I meander the sidewalk and comb the crowd. The only thing that catches my eye is the new Cheeburger Cheeburger opening up, a welcome addition. It makes me wonder what other great stores could take up shop here in The Village. First thing that comes to mind is a Chuck E. Cheese's -- because ball pits are the shit.
More wandering. I navigate the parking lot like Frodo through Mordor, dodging speedwalkers, strollers and the stereotypically terrible Virginia driver. Seriously, it's called a blinker.
The vacancy of electronic communication has become a stranglehold on my soul. Just a little more than a decade ago the cell phone was still an endangered species, reserved only for businessmen and rich kids. How did we all survive back then? It baffles me.
By this point, I remember that I haven't checked my e-mail in more than an hour. Now an Internet cafe seems like a better choice for a spot in The Village.

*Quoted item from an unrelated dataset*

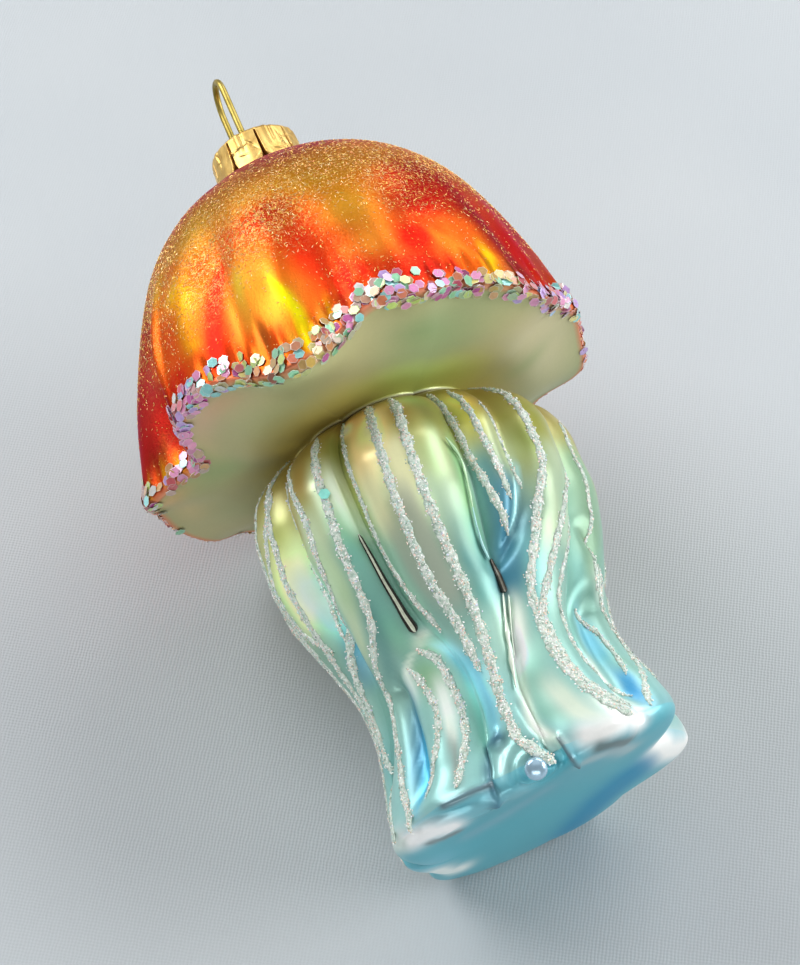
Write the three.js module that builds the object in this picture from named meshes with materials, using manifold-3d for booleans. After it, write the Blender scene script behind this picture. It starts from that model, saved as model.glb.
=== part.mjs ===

The growth of technology has been coupled with an almost perverted reliance on it by us humans. We check our e-mails incessantly, diving into our collective computer screens for hours on end, mindlessly surfing the depths of the Internet with no rhyme or reason.
The sunlight is starting to hurt my eyes. Have I really become this dependent on the all-holy iPhone, the Google gods, the deities of Dell? It makes me want to trash my laptop and move into the mountains. But even there, the wireless signals still reach.
Is this dependence a drug? Can our thirst for technology ever be satiated? Or will we forever crave more, a faster fix, a better buzz?
As I limp onward, so close to giving up, I hear from the distance my name being called. My friend has found me, rescued me from the fringe. And it only took the better part of an hour.
When I get back to my apartment, my phone has six missed calls and a few "Where are you?" texts. I realize that technology has become an inescapable part of us now, the cell phone an extension of our voice, our fingertips.
But before we go burying our heads in the screens, let's all take a minute to reflect. Maybe it's healthy to leave your cell at home every once and awhile. Take time off from its grasp, its narcotic necessity. Find a balance, and maybe do things old-school now and again. Just make sure you figure out where you're meeting your friend before you separate.
And for the record, more than anything I want a movie theater to move into the Ukrop's plaza. But one that plays only that movie, "The Rock."
Because Sean Connery is also the shit.